I responded by asking if his seminary training included Hebrew, and knowledge of parallelistic structure. He said no. I then asked how he could make such an observation about a psalm written in a genre he knew nothing about. He did not respond. His question to me was both sarcastic and mocking in tone, as clearly evident to the audience and other panelists. I did not return any such attitude. Rather I treated him as an intellectual equal – since he brought up the question of poetry as a genre.

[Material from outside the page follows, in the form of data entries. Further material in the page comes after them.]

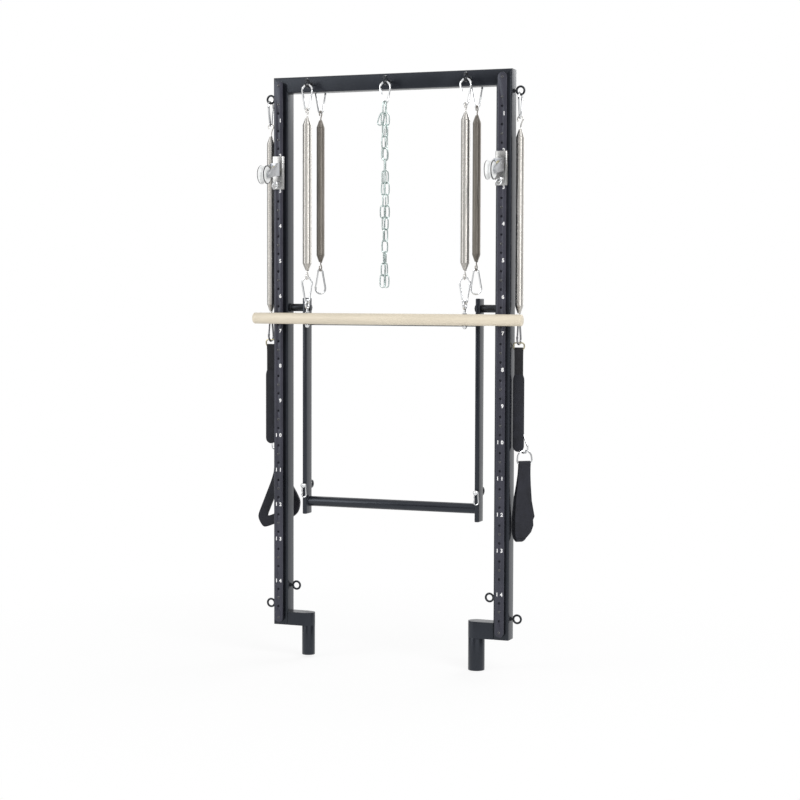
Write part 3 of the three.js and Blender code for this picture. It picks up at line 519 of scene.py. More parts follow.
def arc(centre: tuple[float, float], radius: float, start: float, end: float, steps: int) -> list[Place]:
    """Points of an arc in the plane of X and Z.

    Args:
        centre: Its centre's X and Z.
        radius: Its radius.
        start: The first angle, in radians.
        end: The last angle.
        steps: Steps between them.

    Returns:
        The points.
    """
    turns = [start + (end - start) * i / steps for i in range(steps + 1)]
    return [(centre[0] + radius * math.cos(t), 0.0, centre[1] + radius * math.sin(t)) for t in turns]


def ribbon(
    name: str, path: Outline, width: float, thickness: float,
    span: Callable[[float, float], tuple[float, float]] | None = None, rows: int = 8, edge: float = 0.8,
) -> Piece:
    """A flat band that follows a path in the plane of Y and Z, with its width along X.

    Args:
        name: The piece's name.
        path: Pairs of Y and Z.
        width: Its width, where no span is given.
        thickness: Its thickness, on both sides of the path.
        span: Takes a Y and a Z and gives the lowest and highest X there.
        rows: Faces across the band.
        edge: The round of its edges.

    Returns:
        The band.
    """
    y, z = path[0]
    bpy.ops.mesh.primitive_grid_add(x_subdivisions=rows, y_subdivisions=1, size=1, location=(0, y, z))
    piece = scaled(name, width, 0.01, 1)
    mark(piece, "EDGE", lambda way, middle: abs(way.x) > 0.9 and middle.y > y)
    with editing(piece):
        for next_y, next_z in path[1:]:
            extrude(0, next_y - y, next_z - z)
            y, z = next_y, next_z
    if span:
        for point in piece.data.vertices:
            low, high = span(point.co.y, point.co.z)
            point.co.x = low + (high - low) * (point.co.x / width + 0.5)
    shaped(piece, "SOLIDIFY", thickness=thickness, offset=0, use_even_offset=True)
    return softened(outward(piece), edge, 2, 50)


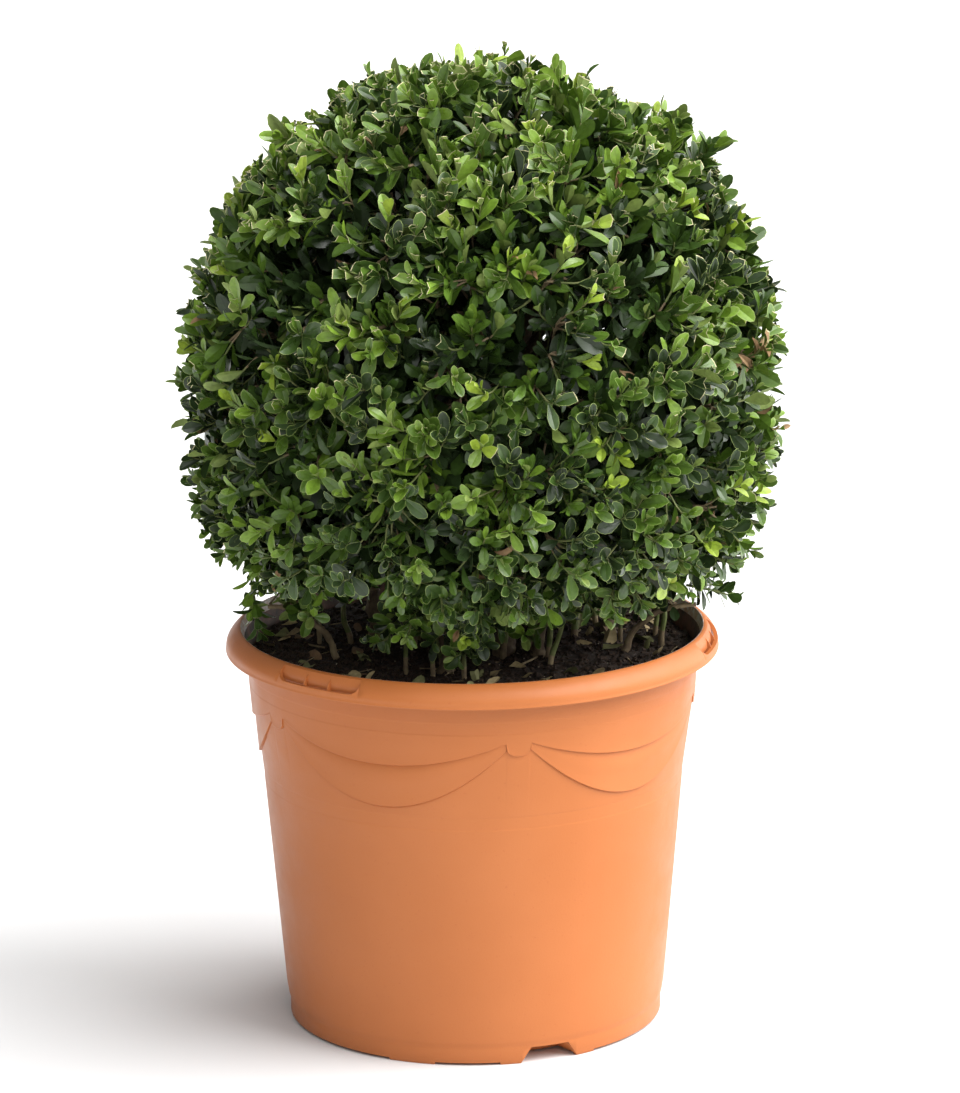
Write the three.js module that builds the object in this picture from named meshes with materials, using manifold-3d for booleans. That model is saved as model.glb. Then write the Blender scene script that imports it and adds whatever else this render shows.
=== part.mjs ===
// A clipped box ball in a round plastic container pot.
// Millimetres, +Z up. The origin is the middle of the pot's underside, and -Y is the pot's front.
// The pot is one moulding, in two solids: a tapering body, whose floor stands on low pads and has
// three drain pockets, and a rolled lip with three grip windows. It is filled with compost, from
// which several short stems rise into one clipped, uneven ball of leaves. Two low boughs leave under
// the ball and carry a sprig each out to the rim, and three more sprigs stand proud of the clipped
// outline.

import * as THREE from "three";
import { mergeVertices } from "three/addons/utils/BufferGeometryUtils.js";
import Module from "manifold-3d";

const wasm = await Module();
wasm.setup();

// ---------------------------------------------------------------- driving dimensions

const GAP = 0.3; // between neighbouring solids that touch
const ROUND_SIDES = 52; // facets round the pot, the compost and the ball

// Pot
const POT_HEIGHT = 328;
const RIM_INNER_RADIUS = 188; // at the top of the lip's inner edge
const LIP_RADIUS = 200.6;
const LIP_DEPTH = 18.5; // from the rim's top to the skirt's lower edge
const BODY_TOP_RADIUS = 180.5; // under the lip
const BODY_BASE_RADIUS = 154.5; // just above the foot
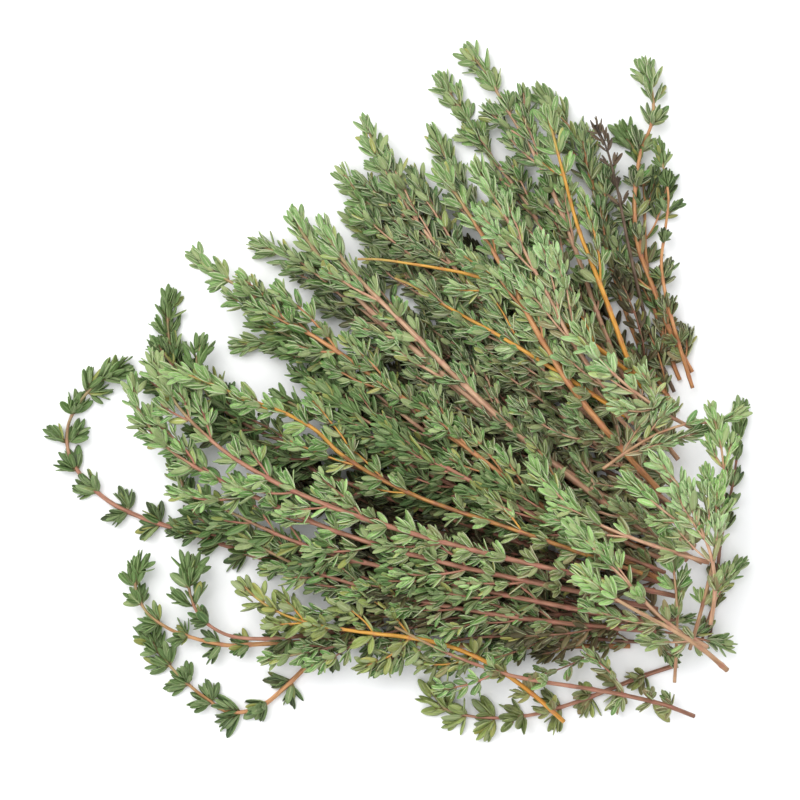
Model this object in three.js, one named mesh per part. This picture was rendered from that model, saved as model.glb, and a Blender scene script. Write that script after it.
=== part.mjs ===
// A bunch of fresh thyme: an untied heap of cut sprigs that lie across each other on a flat surface.
// Millimetres, +Z up. The leafy tips fan out towards -X and +Y, and the cut ends gather at +X.
// Each sprig grew as one piece, so it is one closed solid: a bare stem that widens into a flat leafy part.
// The sprigs are laid down one by one, each on top of what already lies under it.
import * as THREE from "three";

// ---- driving dimensions ----
const STEM_RADIUS = 0.65; // of a cut end
const LEAF_REACH = 3; // half the width of the leafy part
const LEAF_DEPTH = 1.3; // half its thickness, pressed flat by the heap
const TIP_REACH = 1.5; // half the width at the growing tip
const TIP_TAPER = 10; // length over which a tip narrows
const BARE_TAPER = 14; // length over which the leaves give way to bare stem
const GAP = 0.3; // clear space kept between sprigs that lie on each other
const DROOP = 0.0045; // how fast an unsupported stretch falls away, in 1/mm
const LIFT = 0.006; // how sharply a stem may bend upwards, in 1/mm
const RING_STEP = 8; // distance between the sections of a sprig
const SIDES = 6; // of each section, with a flat side down
const ARC_DIVISIONS = 400; // for measuring along a route
const UNDER_SPRIGS = 6; // sprigs that lie hidden under the others
const FAN_LAYERS = 4; // neighbours in the fan lie in different layers
const SETTLING_PASSES = 40; // over the heights of one sprig, until it bends no more sharply than LIFT

// Stem and leaf colours, by the kind of growth.
const GREEN = 0x5f8c5a;
const GREY_GREEN = 0x7c9c74;
const YELLOW_GREEN = 0x93ad5c;
const DARK_GREEN = 0x3f6338;
const GOLDEN = 0xcf9436;
const RUSSET = 0x9c6248;
const DRY_BROWN = 0x5d4436;

// ---- the routes ----
// Each route runs from the growing tip to the cut end, in plan. leafy is the share of it that bears leaves.
const route = (name, color, leafy, points) => ({ name, color, leafy, points });

const FIRST_LAID = [
  route("sprig_left_hook", GREEN, 0.75, [
    [-67, 6], [-72, 5], [-77.5, 1], [-82, -4.5], [-84, -11], [-82.5, -18], [-78, -23.5],
    [-71, -29], [-61, -33], [-48, -37], [-36, -41.5], [-20, -44], [12, -48], [58, -56],
  ]),
  route("sprig_lower_loop", DARK_GREEN, 0.5, [
    [-65, -58.5], [-62, -64], [-57, -70], [-51, -75.5], [-43.5, -80.5], [-37, -80], [-31.5, -76.5],
    [-25, -70.5], [-18, -64], [-4, -55], [16, -50], [44, -48],
  ]),
  route("sprig_lower_hook", GREEN, 0.6, [
    [-64, -40], [-66.5, -45.5], [-65.5, -52], [-61.5, -57.5], [-55, -60.5], [-45, -63.5],
    [-30, -63], [-12, -62.5], [20, -64], [58, -64],
  ]),
  route("sprig_lower_upright", DARK_GREEN, 0.55, [
    [-52, -40.5], [-53, -47], [-51.5, -53.5], [-48, -58.5], [-40, -61.5], [-24, -61], [-4, -58],
  ]),
  route("sprig_left_upright", GREEN, 0.55, [
    [-56.5, -14], [-55, -22], [-52, -29.5], [-46, -35], [-36, -38.5], [-18, -41.5], [12, -46],
  ]),
  route("sprig_bottom_curved", YELLOW_GREEN, 0.8, [
    [7, -73], [8.5, -77], [13, -80.5], [28, -82], [40, -79.5], [50, -76], [60, -72], [69, -69],
  ]),
  route("sprig_bottom_left", GREEN, 0.5, [[-36, -67.5], [-28, -66], [-18, -64], [8, -58], [50, -55]]),
  route("sprig_bottom_middle", GREEN, 0.5, [[-7, -69], [1, -66], [14, -62], [32, -61], [62, -63]]),
  route("sprig_right_outer", DARK_GREEN, 0.8, [
    [86, -1.5], [85.5, -10], [84, -22], [81, -36], [79.5, -50], [78, -62],
  ]),
  route("sprig_right_tuft", GREEN, 0.5, [[87.5, -41.5], [83, -46], [79, -53], [75.5, -64]]),
  route("sprig_right_low_tuft", GREEN, 0.5, [[84.5, -64], [78, -62.5], [70, -61], [52, -57]]),
];

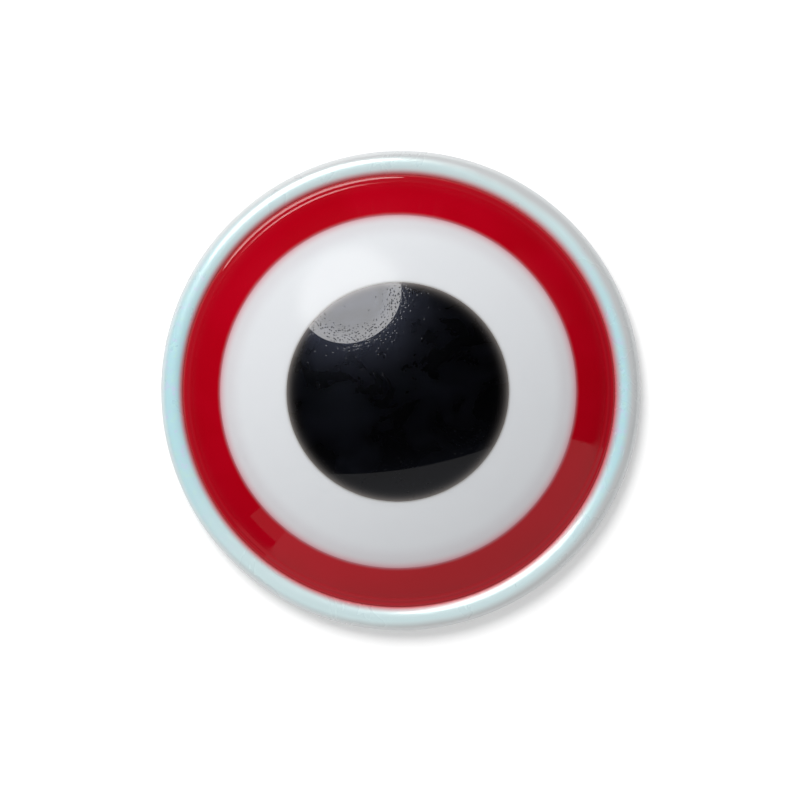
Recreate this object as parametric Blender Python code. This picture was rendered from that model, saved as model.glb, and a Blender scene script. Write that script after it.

I then explained the nature of Hebrew parallelisms in poetic structure, and summed up the nature of the psalm’s focus on the presence of Yahweh, along with the reason why David is looking at the subject of the womb. In so doing, I explained that all Hebrew poetry is in service to the assumptions of verifiable history, and science and the scientific method. Accordingly, David is free to use metaphor and hyperbole to underscore such realities. As David is considering the remoteness of the literal womb where his inmost being has been fashioned by God, he speaks of the “secret place” as a parallel expression to the womb, then of “the depths of the earth” as a parallel expression to the “secret place.”

For David, the remoteness of the womb is both remote as a secret (unknown) place, and as unknown and remote as “the depths of the earth” (a different word than sheol is used here, in the sense of a place below the depths of a volcano). Thus, metaphor is in service to reality, as the poetic structure of this text so eloquently ratifies.

The RCAR minister did not challenge any of my exegesis. Later on in the evening, in response to something else he said, I began to refer to some exegetical background to frame my thoughts, and he interrupted. He complained that it was unfair for me to “get academic” again.